**STATED EXERCISE**. Quote exactly the lines from the start of the entries to the one with "SPINE_DRIFT = (-0.1 * MM, 2.0 * MM)", both ends included.

Rows from a dataset:

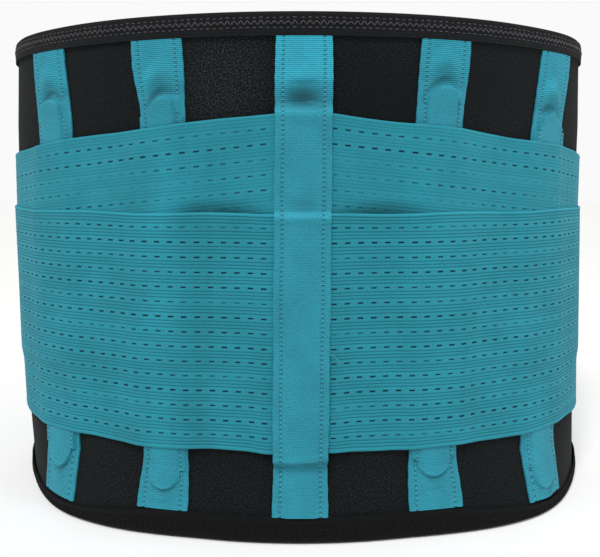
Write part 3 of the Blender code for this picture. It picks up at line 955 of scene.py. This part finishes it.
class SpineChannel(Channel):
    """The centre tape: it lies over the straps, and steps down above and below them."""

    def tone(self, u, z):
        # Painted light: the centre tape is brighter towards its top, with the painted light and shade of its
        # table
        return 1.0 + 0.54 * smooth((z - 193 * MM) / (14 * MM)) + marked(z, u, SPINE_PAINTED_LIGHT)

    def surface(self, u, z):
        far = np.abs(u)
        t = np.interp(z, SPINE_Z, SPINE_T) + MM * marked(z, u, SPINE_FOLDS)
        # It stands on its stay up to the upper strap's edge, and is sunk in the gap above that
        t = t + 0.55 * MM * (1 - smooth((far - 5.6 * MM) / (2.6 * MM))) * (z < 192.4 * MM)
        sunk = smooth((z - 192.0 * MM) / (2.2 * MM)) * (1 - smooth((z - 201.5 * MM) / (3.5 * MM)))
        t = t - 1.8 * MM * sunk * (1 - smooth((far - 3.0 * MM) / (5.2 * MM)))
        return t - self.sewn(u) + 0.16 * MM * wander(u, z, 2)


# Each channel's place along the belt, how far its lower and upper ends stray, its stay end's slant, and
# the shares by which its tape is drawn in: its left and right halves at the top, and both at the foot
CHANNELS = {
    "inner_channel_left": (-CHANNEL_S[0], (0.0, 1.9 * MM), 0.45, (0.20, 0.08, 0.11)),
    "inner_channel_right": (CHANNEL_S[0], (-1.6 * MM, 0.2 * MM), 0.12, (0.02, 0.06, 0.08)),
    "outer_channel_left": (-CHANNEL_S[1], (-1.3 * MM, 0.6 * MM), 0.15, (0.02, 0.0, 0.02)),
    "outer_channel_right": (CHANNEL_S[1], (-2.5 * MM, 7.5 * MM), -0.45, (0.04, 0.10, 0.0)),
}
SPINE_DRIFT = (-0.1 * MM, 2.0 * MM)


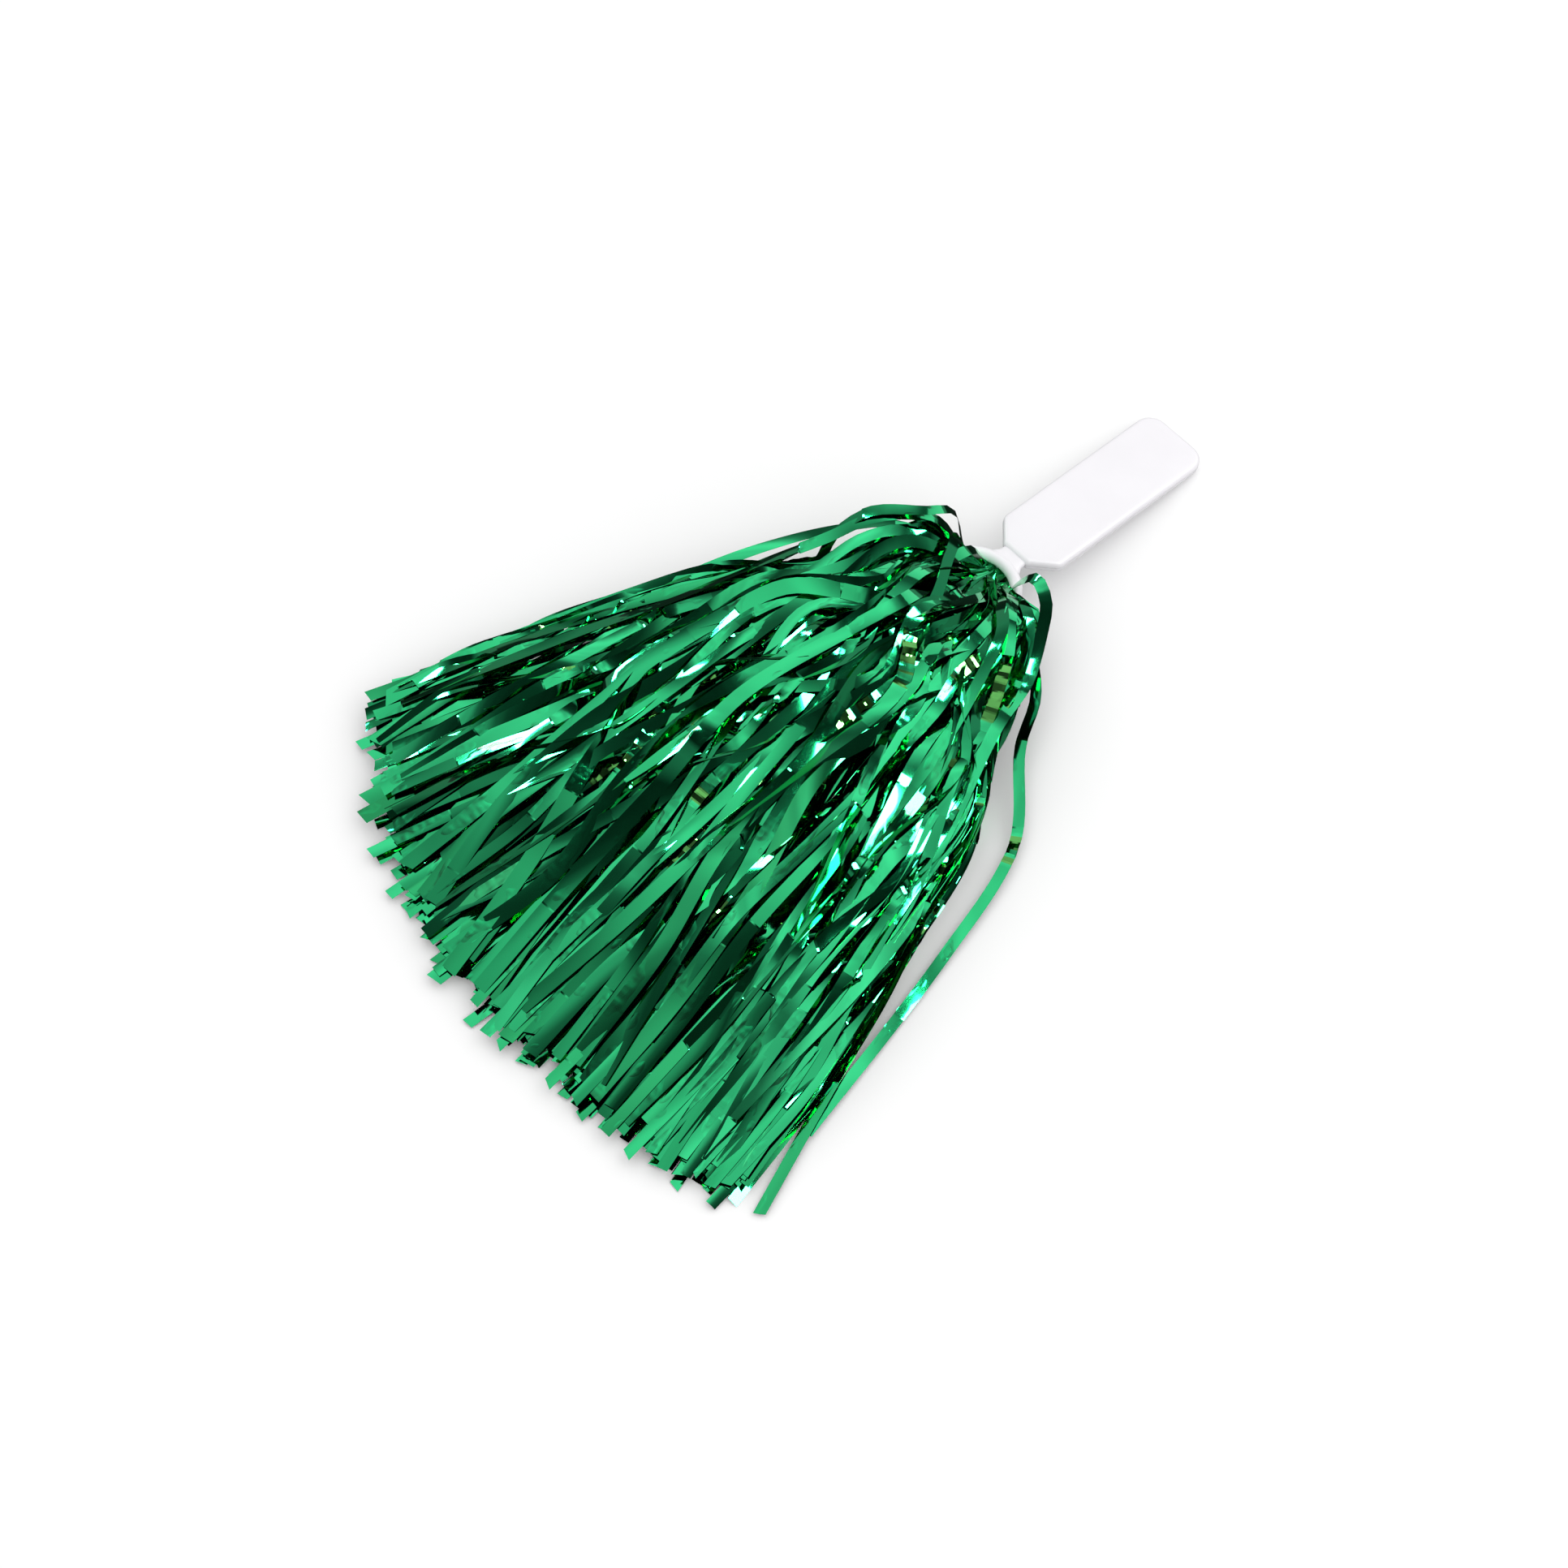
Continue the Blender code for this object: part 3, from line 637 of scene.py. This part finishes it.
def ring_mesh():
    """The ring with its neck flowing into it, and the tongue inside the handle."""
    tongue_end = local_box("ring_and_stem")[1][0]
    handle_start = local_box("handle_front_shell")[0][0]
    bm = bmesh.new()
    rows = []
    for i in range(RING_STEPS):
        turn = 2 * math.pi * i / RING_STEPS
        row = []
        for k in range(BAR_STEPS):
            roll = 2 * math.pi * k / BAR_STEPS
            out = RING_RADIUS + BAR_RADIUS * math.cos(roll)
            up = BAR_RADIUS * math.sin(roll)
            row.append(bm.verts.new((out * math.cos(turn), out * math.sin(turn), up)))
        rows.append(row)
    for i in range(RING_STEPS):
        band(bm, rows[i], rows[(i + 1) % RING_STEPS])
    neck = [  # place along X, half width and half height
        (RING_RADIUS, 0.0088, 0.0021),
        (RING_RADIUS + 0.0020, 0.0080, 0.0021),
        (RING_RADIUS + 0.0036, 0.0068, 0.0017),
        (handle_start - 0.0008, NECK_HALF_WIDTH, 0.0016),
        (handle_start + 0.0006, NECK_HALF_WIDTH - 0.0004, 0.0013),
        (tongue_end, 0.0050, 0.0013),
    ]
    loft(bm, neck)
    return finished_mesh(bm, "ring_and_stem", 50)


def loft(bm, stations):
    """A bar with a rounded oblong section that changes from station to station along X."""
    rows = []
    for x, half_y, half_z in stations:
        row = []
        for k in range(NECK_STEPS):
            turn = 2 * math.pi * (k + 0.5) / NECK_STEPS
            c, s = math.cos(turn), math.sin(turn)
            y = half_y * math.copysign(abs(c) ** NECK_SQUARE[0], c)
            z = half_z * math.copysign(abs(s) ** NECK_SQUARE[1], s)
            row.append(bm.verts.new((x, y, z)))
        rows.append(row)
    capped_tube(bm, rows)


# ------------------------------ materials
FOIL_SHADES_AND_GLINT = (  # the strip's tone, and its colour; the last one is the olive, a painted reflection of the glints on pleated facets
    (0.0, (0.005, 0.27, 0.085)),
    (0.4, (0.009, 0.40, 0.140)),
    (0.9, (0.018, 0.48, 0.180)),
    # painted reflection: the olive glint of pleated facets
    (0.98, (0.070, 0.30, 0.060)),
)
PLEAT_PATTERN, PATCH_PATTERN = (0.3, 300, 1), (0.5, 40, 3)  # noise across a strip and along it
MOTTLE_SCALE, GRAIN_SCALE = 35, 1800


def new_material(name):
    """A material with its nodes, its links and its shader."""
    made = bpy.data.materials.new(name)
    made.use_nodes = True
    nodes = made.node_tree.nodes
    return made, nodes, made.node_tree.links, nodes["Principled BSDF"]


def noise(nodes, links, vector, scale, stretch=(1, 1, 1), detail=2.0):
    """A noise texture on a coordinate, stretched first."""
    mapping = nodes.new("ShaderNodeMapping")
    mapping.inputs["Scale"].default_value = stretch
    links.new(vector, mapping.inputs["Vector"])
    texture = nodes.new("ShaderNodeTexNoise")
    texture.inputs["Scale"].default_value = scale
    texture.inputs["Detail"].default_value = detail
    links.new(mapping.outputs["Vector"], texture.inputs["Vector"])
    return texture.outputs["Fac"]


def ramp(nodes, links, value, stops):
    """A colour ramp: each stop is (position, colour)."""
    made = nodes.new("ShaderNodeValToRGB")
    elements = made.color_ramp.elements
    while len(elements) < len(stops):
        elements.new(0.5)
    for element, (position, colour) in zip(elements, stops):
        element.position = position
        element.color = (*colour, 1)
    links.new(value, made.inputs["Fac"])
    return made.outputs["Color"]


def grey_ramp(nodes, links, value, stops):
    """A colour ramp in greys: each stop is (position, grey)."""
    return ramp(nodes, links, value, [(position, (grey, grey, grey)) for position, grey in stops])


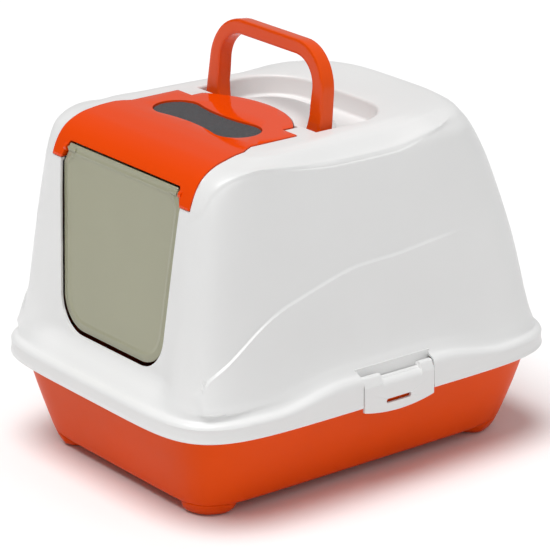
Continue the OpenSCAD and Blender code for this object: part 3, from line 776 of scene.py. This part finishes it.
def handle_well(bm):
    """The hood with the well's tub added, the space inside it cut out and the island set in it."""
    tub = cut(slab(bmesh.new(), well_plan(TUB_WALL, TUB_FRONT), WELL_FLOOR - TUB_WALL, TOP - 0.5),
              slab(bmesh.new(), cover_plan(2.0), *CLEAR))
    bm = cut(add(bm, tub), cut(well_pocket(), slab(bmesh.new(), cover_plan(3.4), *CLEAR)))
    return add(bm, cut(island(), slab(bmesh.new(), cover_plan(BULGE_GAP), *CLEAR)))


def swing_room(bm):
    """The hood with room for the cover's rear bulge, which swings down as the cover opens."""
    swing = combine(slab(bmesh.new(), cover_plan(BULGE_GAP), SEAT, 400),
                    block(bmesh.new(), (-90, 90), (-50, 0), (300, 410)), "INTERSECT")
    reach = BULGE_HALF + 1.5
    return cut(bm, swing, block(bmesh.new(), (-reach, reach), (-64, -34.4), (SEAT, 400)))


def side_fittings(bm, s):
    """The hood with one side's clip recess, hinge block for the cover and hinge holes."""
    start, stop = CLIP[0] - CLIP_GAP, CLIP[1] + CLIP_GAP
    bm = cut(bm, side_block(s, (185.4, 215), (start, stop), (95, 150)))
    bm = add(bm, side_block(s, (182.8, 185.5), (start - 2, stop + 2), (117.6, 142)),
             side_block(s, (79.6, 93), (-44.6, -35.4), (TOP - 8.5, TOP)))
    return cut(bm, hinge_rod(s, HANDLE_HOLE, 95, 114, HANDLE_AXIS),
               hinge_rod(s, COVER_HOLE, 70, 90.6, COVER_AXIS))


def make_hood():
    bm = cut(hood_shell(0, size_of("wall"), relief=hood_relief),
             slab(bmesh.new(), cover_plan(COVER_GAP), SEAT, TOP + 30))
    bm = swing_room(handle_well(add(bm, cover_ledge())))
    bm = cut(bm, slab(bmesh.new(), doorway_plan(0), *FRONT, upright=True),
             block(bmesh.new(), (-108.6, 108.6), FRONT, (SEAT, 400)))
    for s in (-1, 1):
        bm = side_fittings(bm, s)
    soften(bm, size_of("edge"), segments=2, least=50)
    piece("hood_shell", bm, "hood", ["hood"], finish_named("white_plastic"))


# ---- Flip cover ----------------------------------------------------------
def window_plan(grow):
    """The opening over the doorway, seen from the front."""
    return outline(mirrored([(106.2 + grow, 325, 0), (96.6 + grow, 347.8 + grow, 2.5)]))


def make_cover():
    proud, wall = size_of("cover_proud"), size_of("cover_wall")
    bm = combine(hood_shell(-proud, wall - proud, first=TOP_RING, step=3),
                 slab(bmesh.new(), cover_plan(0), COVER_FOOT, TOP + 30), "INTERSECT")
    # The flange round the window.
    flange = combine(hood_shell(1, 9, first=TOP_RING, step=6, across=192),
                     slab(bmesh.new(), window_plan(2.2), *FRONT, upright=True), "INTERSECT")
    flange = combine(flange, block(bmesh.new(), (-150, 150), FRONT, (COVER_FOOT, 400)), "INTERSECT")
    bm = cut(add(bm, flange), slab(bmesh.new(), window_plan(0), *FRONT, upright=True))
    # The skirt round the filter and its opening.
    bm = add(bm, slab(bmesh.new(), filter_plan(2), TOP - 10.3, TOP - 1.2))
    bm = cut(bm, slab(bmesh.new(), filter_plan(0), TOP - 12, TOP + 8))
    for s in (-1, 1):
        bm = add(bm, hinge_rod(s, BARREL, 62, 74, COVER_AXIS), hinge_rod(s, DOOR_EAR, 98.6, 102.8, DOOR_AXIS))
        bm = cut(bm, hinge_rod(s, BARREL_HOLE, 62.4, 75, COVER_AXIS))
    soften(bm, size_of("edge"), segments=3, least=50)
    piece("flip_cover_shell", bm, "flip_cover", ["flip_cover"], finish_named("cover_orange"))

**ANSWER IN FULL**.
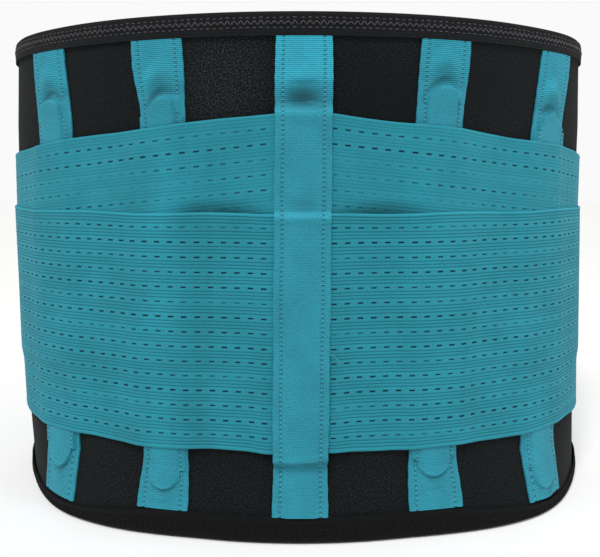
Write part 3 of the Blender code for this picture. It picks up at line 955 of scene.py. This part finishes it.
class SpineChannel(Channel):
    """The centre tape: it lies over the straps, and steps down above and below them."""

    def tone(self, u, z):
        # Painted light: the centre tape is brighter towards its top, with the painted light and shade of its
        # table
        return 1.0 + 0.54 * smooth((z - 193 * MM) / (14 * MM)) + marked(z, u, SPINE_PAINTED_LIGHT)

    def surface(self, u, z):
        far = np.abs(u)
        t = np.interp(z, SPINE_Z, SPINE_T) + MM * marked(z, u, SPINE_FOLDS)
        # It stands on its stay up to the upper strap's edge, and is sunk in the gap above that
        t = t + 0.55 * MM * (1 - smooth((far - 5.6 * MM) / (2.6 * MM))) * (z < 192.4 * MM)
        sunk = smooth((z - 192.0 * MM) / (2.2 * MM)) * (1 - smooth((z - 201.5 * MM) / (3.5 * MM)))
        t = t - 1.8 * MM * sunk * (1 - smooth((far - 3.0 * MM) / (5.2 * MM)))
        return t - self.sewn(u) + 0.16 * MM * wander(u, z, 2)


# Each channel's place along the belt, how far its lower and upper ends stray, its stay end's slant, and
# the shares by which its tape is drawn in: its left and right halves at the top, and both at the foot
CHANNELS = {
    "inner_channel_left": (-CHANNEL_S[0], (0.0, 1.9 * MM), 0.45, (0.20, 0.08, 0.11)),
    "inner_channel_right": (CHANNEL_S[0], (-1.6 * MM, 0.2 * MM), 0.12, (0.02, 0.06, 0.08)),
    "outer_channel_left": (-CHANNEL_S[1], (-1.3 * MM, 0.6 * MM), 0.15, (0.02, 0.0, 0.02)),
    "outer_channel_right": (CHANNEL_S[1], (-2.5 * MM, 7.5 * MM), -0.45, (0.04, 0.10, 0.0)),
}
SPINE_DRIFT = (-0.1 * MM, 2.0 * MM)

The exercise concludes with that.